(WRITTEN PROBLEM): Return, word for word, every line that follows.
>> START DATA SECTION
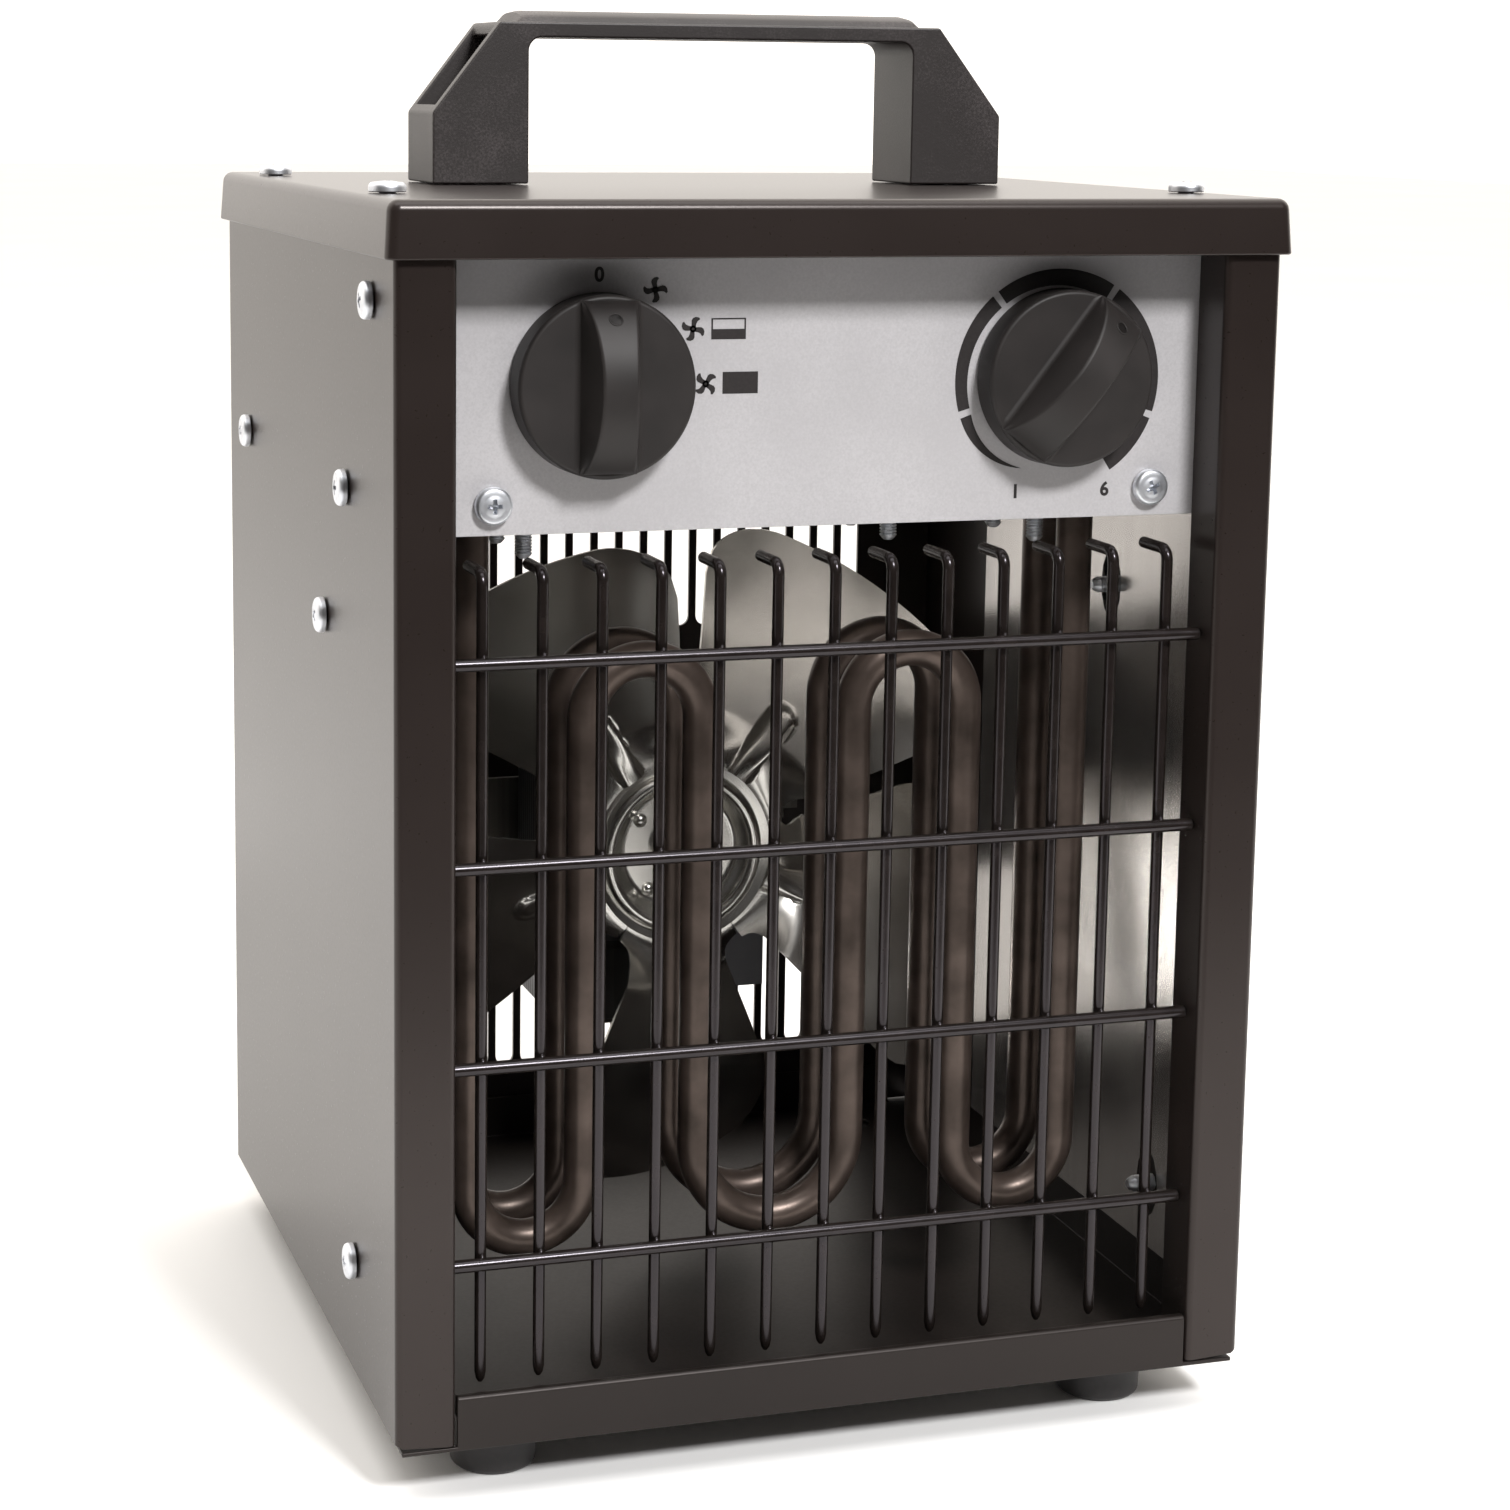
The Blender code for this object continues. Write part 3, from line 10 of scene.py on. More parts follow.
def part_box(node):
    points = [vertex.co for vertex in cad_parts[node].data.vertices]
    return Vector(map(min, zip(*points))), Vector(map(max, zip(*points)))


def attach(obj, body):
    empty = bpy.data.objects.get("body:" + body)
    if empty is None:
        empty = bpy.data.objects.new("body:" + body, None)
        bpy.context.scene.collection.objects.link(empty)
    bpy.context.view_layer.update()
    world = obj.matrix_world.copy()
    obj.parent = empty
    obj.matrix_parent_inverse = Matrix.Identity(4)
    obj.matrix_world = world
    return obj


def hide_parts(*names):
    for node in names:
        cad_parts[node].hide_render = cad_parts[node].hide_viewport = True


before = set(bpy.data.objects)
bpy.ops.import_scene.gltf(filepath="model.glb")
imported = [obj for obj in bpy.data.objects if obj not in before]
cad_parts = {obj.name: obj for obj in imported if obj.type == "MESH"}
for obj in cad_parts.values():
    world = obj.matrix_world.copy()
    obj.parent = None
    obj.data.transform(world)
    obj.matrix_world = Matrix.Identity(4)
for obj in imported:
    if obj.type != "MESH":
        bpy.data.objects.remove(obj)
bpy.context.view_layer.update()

MM = 0.001

# Lengths are in millimetres. x runs to the right, y from the casing's front plane to the
# rear, z up from the casing's lower edge, and ORIGIN is that corner in the frame's metres.
CASING_LOW, CASING_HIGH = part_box("side_panel_left")
ORIGIN = Vector((0.0, CASING_LOW.y, CASING_LOW.z))


def corner(node):
    """Lowest and highest corner of a node in the millimetres of this file."""
    return [(point - ORIGIN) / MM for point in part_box(node)]


# Casing
SHEET = 1.0
BEND = 1.6
BODY_D = (CASING_HIGH.y - CASING_LOW.y) / MM
HALF_W = -CASING_LOW.x / MM
WALL_TOP = (CASING_HIGH.z - CASING_LOW.z) / MM
PILLAR_W = 13.25
PILLAR_DEPTH = 13.0
REAR_FLANGE = 12.0
CLIP_RISE = 1.8 * math.sqrt(0.5)
CLIP_REACH = 3.2
LID_LOW, LID_HIGH = corner("top_cover")
LID_FLARE = 0.8
LID_CORNER = 2.6
LID_EDGE = 2.3
LID_HEM = 0.45
REAR_LOW, REAR_HIGH = corner("rear_panel")
SLOT_PITCH = 7.13
SLOT_W = 5.07
SLOT_COUNT = 22
SLOT_ROWS = ((20.0, 68.0), (142.5, 190.5))

# Controls
PANEL_Y = corner("control_panel")[0].y
KNOB_X = 53.0
KNOB_Z = 228.0
KNOB_R = 19.6
KNOB_BACK = PANEL_Y - 0.6
KNOB_DISC = 7.5
KNOB_CREST = 10.0
KNOB_MARK = 0.80
GRIP_BASE = 6.2
GRIP_CREST = 4.0
GRIP_REACH = 18.3
DIAL_REST = 38.0

# Handle
HANDLE_LOW, HANDLE_HIGH = corner("carry_handle")
HANDLE_HALF = HANDLE_HIGH.x
HANDLE_LEG = 23.0
HANDLE_SHOULDER = 284.2
HANDLE_TOP = 305.1
HANDLE_TOP_HALF = 54.7
HANDLE_UNDER = 301.6
HANDLE_WALL = 3.5
HANDLE_FILLET = 3.2

# Guard
GUARD_LOW, GUARD_HIGH = corner("wire_guard")
GUARD_WIRE_R = 1.45
GUARD_BAR_R = 1.3
GUARD_ROWS = [38.0 + 44.0 * k for k in range(4)]
GUARD_BARS = [13.2 * k for k in range(-6, 7)]
GUARD_WIRE_Y = 6.5
GUARD_BAR_Y = 9.0
GUARD_BEND = 2.6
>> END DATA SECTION
(RESPONSE TO THE TASK):
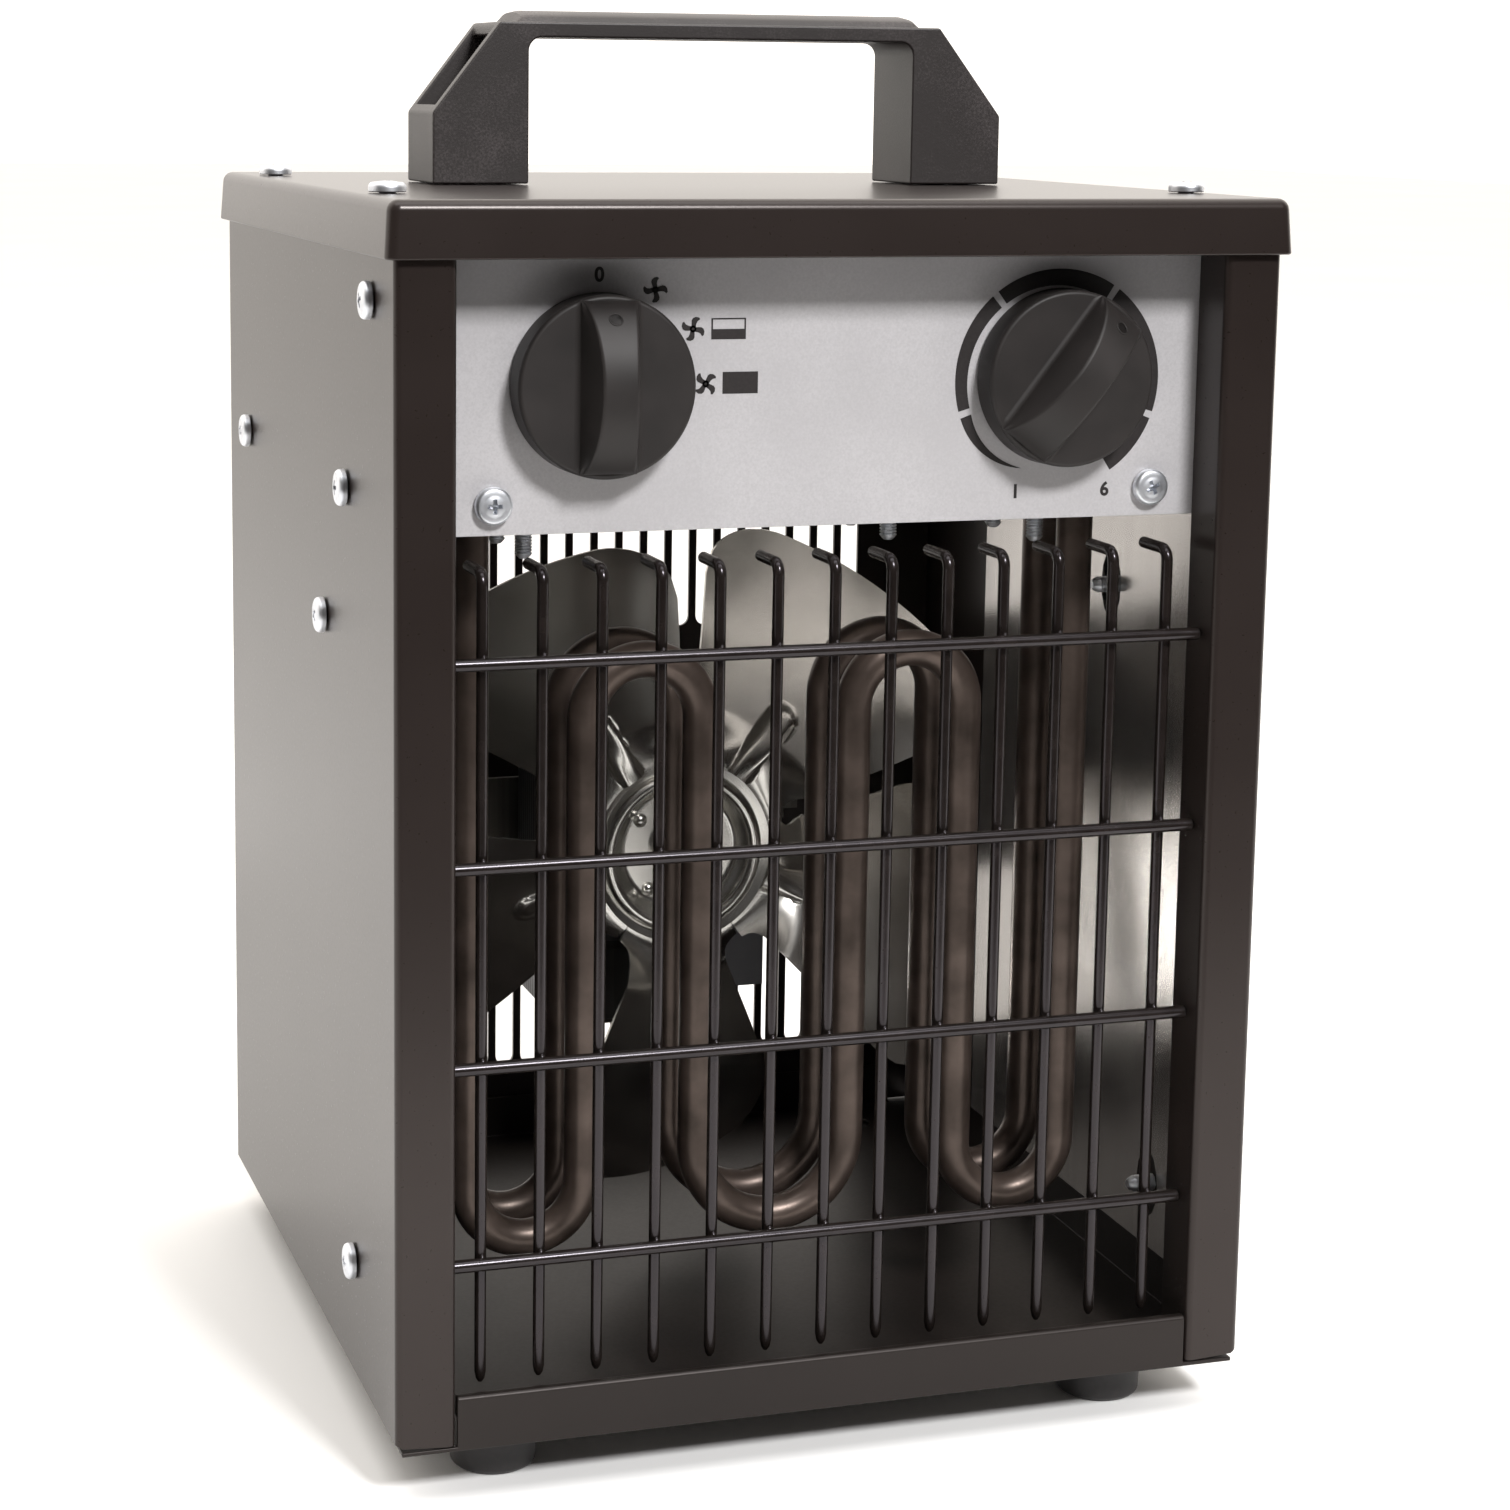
The Blender code for this object continues. Write part 3, from line 10 of scene.py on. More parts follow.
def part_box(node):
    points = [vertex.co for vertex in cad_parts[node].data.vertices]
    return Vector(map(min, zip(*points))), Vector(map(max, zip(*points)))


def attach(obj, body):
    empty = bpy.data.objects.get("body:" + body)
    if empty is None:
        empty = bpy.data.objects.new("body:" + body, None)
        bpy.context.scene.collection.objects.link(empty)
    bpy.context.view_layer.update()
    world = obj.matrix_world.copy()
    obj.parent = empty
    obj.matrix_parent_inverse = Matrix.Identity(4)
    obj.matrix_world = world
    return obj


def hide_parts(*names):
    for node in names:
        cad_parts[node].hide_render = cad_parts[node].hide_viewport = True


before = set(bpy.data.objects)
bpy.ops.import_scene.gltf(filepath="model.glb")
imported = [obj for obj in bpy.data.objects if obj not in before]
cad_parts = {obj.name: obj for obj in imported if obj.type == "MESH"}
for obj in cad_parts.values():
    world = obj.matrix_world.copy()
    obj.parent = None
    obj.data.transform(world)
    obj.matrix_world = Matrix.Identity(4)
for obj in imported:
    if obj.type != "MESH":
        bpy.data.objects.remove(obj)
bpy.context.view_layer.update()

MM = 0.001

# Lengths are in millimetres. x runs to the right, y from the casing's front plane to the
# rear, z up from the casing's lower edge, and ORIGIN is that corner in the frame's metres.
CASING_LOW, CASING_HIGH = part_box("side_panel_left")
ORIGIN = Vector((0.0, CASING_LOW.y, CASING_LOW.z))


def corner(node):
    """Lowest and highest corner of a node in the millimetres of this file."""
    return [(point - ORIGIN) / MM for point in part_box(node)]


# Casing
SHEET = 1.0
BEND = 1.6
BODY_D = (CASING_HIGH.y - CASING_LOW.y) / MM
HALF_W = -CASING_LOW.x / MM
WALL_TOP = (CASING_HIGH.z - CASING_LOW.z) / MM
PILLAR_W = 13.25
PILLAR_DEPTH = 13.0
REAR_FLANGE = 12.0
CLIP_RISE = 1.8 * math.sqrt(0.5)
CLIP_REACH = 3.2
LID_LOW, LID_HIGH = corner("top_cover")
LID_FLARE = 0.8
LID_CORNER = 2.6
LID_EDGE = 2.3
LID_HEM = 0.45
REAR_LOW, REAR_HIGH = corner("rear_panel")
SLOT_PITCH = 7.13
SLOT_W = 5.07
SLOT_COUNT = 22
SLOT_ROWS = ((20.0, 68.0), (142.5, 190.5))

# Controls
PANEL_Y = corner("control_panel")[0].y
KNOB_X = 53.0
KNOB_Z = 228.0
KNOB_R = 19.6
KNOB_BACK = PANEL_Y - 0.6
KNOB_DISC = 7.5
KNOB_CREST = 10.0
KNOB_MARK = 0.80
GRIP_BASE = 6.2
GRIP_CREST = 4.0
GRIP_REACH = 18.3
DIAL_REST = 38.0

# Handle
HANDLE_LOW, HANDLE_HIGH = corner("carry_handle")
HANDLE_HALF = HANDLE_HIGH.x
HANDLE_LEG = 23.0
HANDLE_SHOULDER = 284.2
HANDLE_TOP = 305.1
HANDLE_TOP_HALF = 54.7
HANDLE_UNDER = 301.6
HANDLE_WALL = 3.5
HANDLE_FILLET = 3.2

# Guard
GUARD_LOW, GUARD_HIGH = corner("wire_guard")
GUARD_WIRE_R = 1.45
GUARD_BAR_R = 1.3
GUARD_ROWS = [38.0 + 44.0 * k for k in range(4)]
GUARD_BARS = [13.2 * k for k in range(-6, 7)]
GUARD_WIRE_Y = 6.5
GUARD_BAR_Y = 9.0
GUARD_BEND = 2.6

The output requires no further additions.